The 2014 Sony Data Breach, Attribution of Attacks in Cyber-Espionage, Technical Impossibility of Attributing DNC Email Breach to Russia
Introduction
With the increased flexibility of cloud computing and, generally speaking, its lower costs, come the undesirable probability that the data assets of organizations exploiting these resources will experience a systems security breach exposing its data to the outside world. We continue to read headlines of companies and countries whose data assets have been hacked with stunning consequences. The recent disclosure of the massive attack at Equifax demonstrates how serious data breaches have become. 44% of the U.S. population had data pertinent to its identity breached.
However, an even more serious type of breach using hacking as a weapon of war has come into focus. The intent of this paper is to answer a series of questions about the Sony data breach of 2014 as a well-known example, and conclude with a summation of those factors that identify whether a nation-state has foisted a data security breach (“in the cloud”) against an adversary. The questions this paper seeks to answer in the first portion of this paper are:
- What went wrong (in the major “cloud breach” at Sony Pictures)?
- Why did it occur (what failures in security were determined afterward)?
- Who was responsible (what evidence was produced that identified the culprit)?
- Could this event have been prevented (what measure or steps could have been taken?)
- What advice should Sony Pictures take to prevent a similar breach in the future?

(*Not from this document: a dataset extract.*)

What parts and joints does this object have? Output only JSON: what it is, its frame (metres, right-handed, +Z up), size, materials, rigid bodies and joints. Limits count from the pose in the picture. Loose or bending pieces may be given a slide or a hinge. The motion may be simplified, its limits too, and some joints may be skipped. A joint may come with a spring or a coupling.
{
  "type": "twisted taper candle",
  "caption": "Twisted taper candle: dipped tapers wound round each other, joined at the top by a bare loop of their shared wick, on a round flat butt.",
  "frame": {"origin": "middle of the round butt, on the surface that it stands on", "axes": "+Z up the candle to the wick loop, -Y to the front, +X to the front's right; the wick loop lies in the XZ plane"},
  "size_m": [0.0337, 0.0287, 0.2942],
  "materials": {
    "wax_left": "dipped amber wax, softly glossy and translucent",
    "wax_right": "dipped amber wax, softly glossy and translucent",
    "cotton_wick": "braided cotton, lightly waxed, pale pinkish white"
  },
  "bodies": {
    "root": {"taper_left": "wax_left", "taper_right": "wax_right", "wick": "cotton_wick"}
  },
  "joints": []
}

The second portion of the paper will examine the challenges in attributing a cyber-attack (or cyber-espionage) based on the “fingerprints” left by its actors. It will be argued that scholarship has compellingly challenged the authenticity of any claim that the source of an attack can be known with certainty except in those cases where the attackers are unsophisticated, its source easily ascertained or publicly admitted. The conclusion: Attribution comprises a political statement made by its victims, not a technical one that can be proven with irrefutable evidence.
Thesis
With the supposed Russian hacking of the Democratic National Committee (DNC) in 2016, the specter of “state-sponsored” hacking (nation-states breaking into strategic information to attack their enemies), has moved front and center. The most famous example of a state-sponsored data breach occurred at Sony Pictures, carried out by North Korea, to financially harm Sony for distributing a movie “The Interview,” a comedy starring Seth Rogen and James Franco, which mocked North Korean leader, Kim Jong Un (the movie was slated for release on December 25, 2014). While there was some debate as to who carried out this attack, this event has now been widely accepted as an authentic example of a state-sponsored terrorist attack.
So, in addition to answering some fundamental questions about what happened at Sony that increased the probability of attack, this paper will also consider the matter of attribution in cyber-attacks and cyber-terrorism.[1] That is, “How do we identify that a ‘hack attack’ was the result of a particular nation state’s nefarious activity? What are the attributes that, like fingerprints, tell us the hacking was political and not merely for notoriety or for profit?” The paper will attempt to demonstrate why assigning responsibility to a particular nation state in carrying out an act of cyber-warfare constitutes a high-stakes game based on suspect accusations which limit clear outcomes. Thus, the allegations of those in the Democratic Party in the U.S., that Russia conducted a cyber-attack on the DNC, much less the never-made-public evidence that Russia colluded with Donald Trump (somehow related to this attack), remains highly suspect due to the inexactness of attribution. In summary, attributing the Sony attack to North Korea is one thing. Attributing a possible DNC email attack to Russian cyber-espionage is quite another.
Notes
[1] Note: when using less common words as cyber-attacks, cyber-terrorism, and cyber-crime, for clarity and consistency sake, the paper will standardize on their hyphenated forms.